--- START OF Source material ---
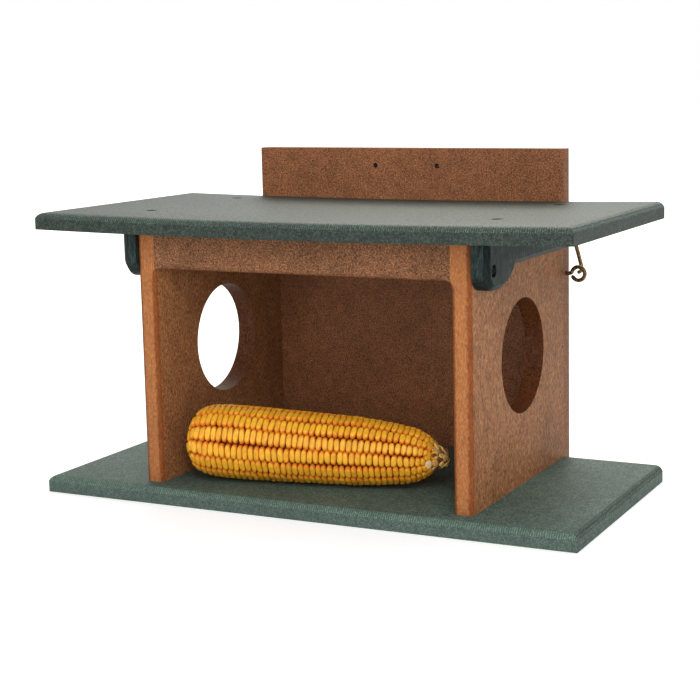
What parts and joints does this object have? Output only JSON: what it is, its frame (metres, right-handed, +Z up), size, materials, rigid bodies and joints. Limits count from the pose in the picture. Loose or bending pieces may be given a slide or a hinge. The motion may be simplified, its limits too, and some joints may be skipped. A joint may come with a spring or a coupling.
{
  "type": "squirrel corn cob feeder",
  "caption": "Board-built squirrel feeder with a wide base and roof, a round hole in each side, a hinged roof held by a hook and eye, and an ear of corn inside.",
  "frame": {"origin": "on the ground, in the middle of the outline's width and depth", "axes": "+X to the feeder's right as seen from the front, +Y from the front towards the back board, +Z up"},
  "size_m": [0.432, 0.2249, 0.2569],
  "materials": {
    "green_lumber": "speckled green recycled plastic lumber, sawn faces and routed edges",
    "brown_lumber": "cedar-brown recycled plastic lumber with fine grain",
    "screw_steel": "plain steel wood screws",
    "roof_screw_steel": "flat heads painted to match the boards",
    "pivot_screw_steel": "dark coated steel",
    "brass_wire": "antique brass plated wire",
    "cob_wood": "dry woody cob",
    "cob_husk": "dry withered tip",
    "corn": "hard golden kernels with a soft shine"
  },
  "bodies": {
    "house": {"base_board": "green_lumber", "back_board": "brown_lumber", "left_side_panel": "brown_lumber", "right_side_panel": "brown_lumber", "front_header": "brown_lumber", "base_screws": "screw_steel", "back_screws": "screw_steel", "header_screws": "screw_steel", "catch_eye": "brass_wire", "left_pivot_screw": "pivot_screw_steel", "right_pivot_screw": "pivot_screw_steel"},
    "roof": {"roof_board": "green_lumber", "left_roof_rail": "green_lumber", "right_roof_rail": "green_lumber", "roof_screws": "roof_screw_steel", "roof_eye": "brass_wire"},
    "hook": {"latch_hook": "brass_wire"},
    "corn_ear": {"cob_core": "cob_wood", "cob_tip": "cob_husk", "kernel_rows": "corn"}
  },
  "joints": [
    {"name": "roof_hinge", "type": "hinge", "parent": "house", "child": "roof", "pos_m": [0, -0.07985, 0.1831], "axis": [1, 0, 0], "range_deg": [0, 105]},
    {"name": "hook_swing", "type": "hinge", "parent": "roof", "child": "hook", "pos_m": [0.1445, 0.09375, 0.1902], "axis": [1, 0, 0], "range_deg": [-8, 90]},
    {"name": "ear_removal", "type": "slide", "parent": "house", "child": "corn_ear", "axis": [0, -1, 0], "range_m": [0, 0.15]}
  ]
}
--- END OF Source material ---
Each line above is to be repeated exactly.

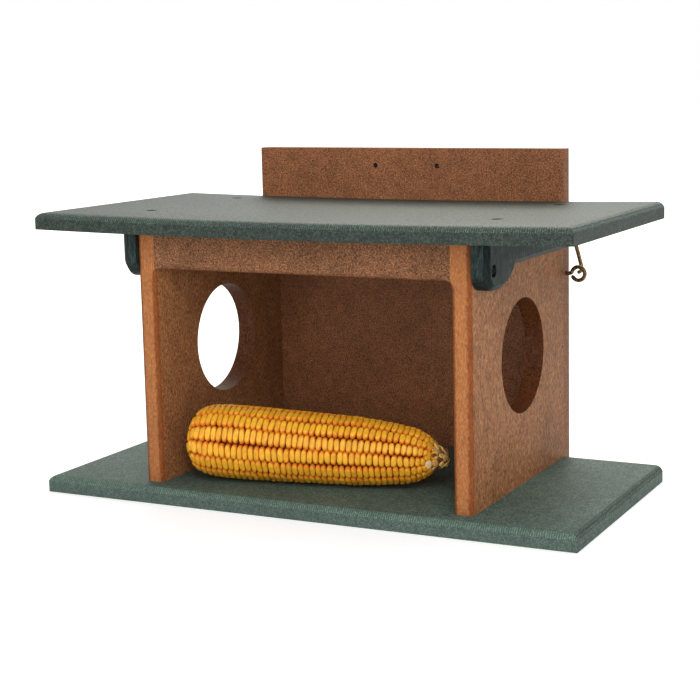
What parts and joints does this object have? Output only JSON: what it is, its frame (metres, right-handed, +Z up), size, materials, rigid bodies and joints. Limits count from the pose in the picture. Loose or bending pieces may be given a slide or a hinge. The motion may be simplified, its limits too, and some joints may be skipped. A joint may come with a spring or a coupling.
{
  "type": "squirrel corn cob feeder",
  "caption": "Board-built squirrel feeder with a wide base and roof, a round hole in each side, a hinged roof held by a hook and eye, and an ear of corn inside.",
  "frame": {"origin": "on the ground, in the middle of the outline's width and depth", "axes": "+X to the feeder's right as seen from the front, +Y from the front towards the back board, +Z up"},
  "size_m": [0.432, 0.2249, 0.2569],
  "materials": {
    "green_lumber": "speckled green recycled plastic lumber, sawn faces and routed edges",
    "brown_lumber": "cedar-brown recycled plastic lumber with fine grain",
    "screw_steel": "plain steel wood screws",
    "roof_screw_steel": "flat heads painted to match the boards",
    "pivot_screw_steel": "dark coated steel",
    "brass_wire": "antique brass plated wire",
    "cob_wood": "dry woody cob",
    "cob_husk": "dry withered tip",
    "corn": "hard golden kernels with a soft shine"
  },
  "bodies": {
    "house": {"base_board": "green_lumber", "back_board": "brown_lumber", "left_side_panel": "brown_lumber", "right_side_panel": "brown_lumber", "front_header": "brown_lumber", "base_screws": "screw_steel", "back_screws": "screw_steel", "header_screws": "screw_steel", "catch_eye": "brass_wire", "left_pivot_screw": "pivot_screw_steel", "right_pivot_screw": "pivot_screw_steel"},
    "roof": {"roof_board": "green_lumber", "left_roof_rail": "green_lumber", "right_roof_rail": "green_lumber", "roof_screws": "roof_screw_steel", "roof_eye": "brass_wire"},
    "hook": {"latch_hook": "brass_wire"},
    "corn_ear": {"cob_core": "cob_wood", "cob_tip": "cob_husk", "kernel_rows": "corn"}
  },
  "joints": [
    {"name": "roof_hinge", "type": "hinge", "parent": "house", "child": "roof", "pos_m": [0, -0.07985, 0.1831], "axis": [1, 0, 0], "range_deg": [0, 105]},
    {"name": "hook_swing", "type": "hinge", "parent": "roof", "child": "hook", "pos_m": [0.1445, 0.09375, 0.1902], "axis": [1, 0, 0], "range_deg": [-8, 90]},
    {"name": "ear_removal", "type": "slide", "parent": "house", "child": "corn_ear", "axis": [0, -1, 0], "range_m": [0, 0.15]}
  ]
}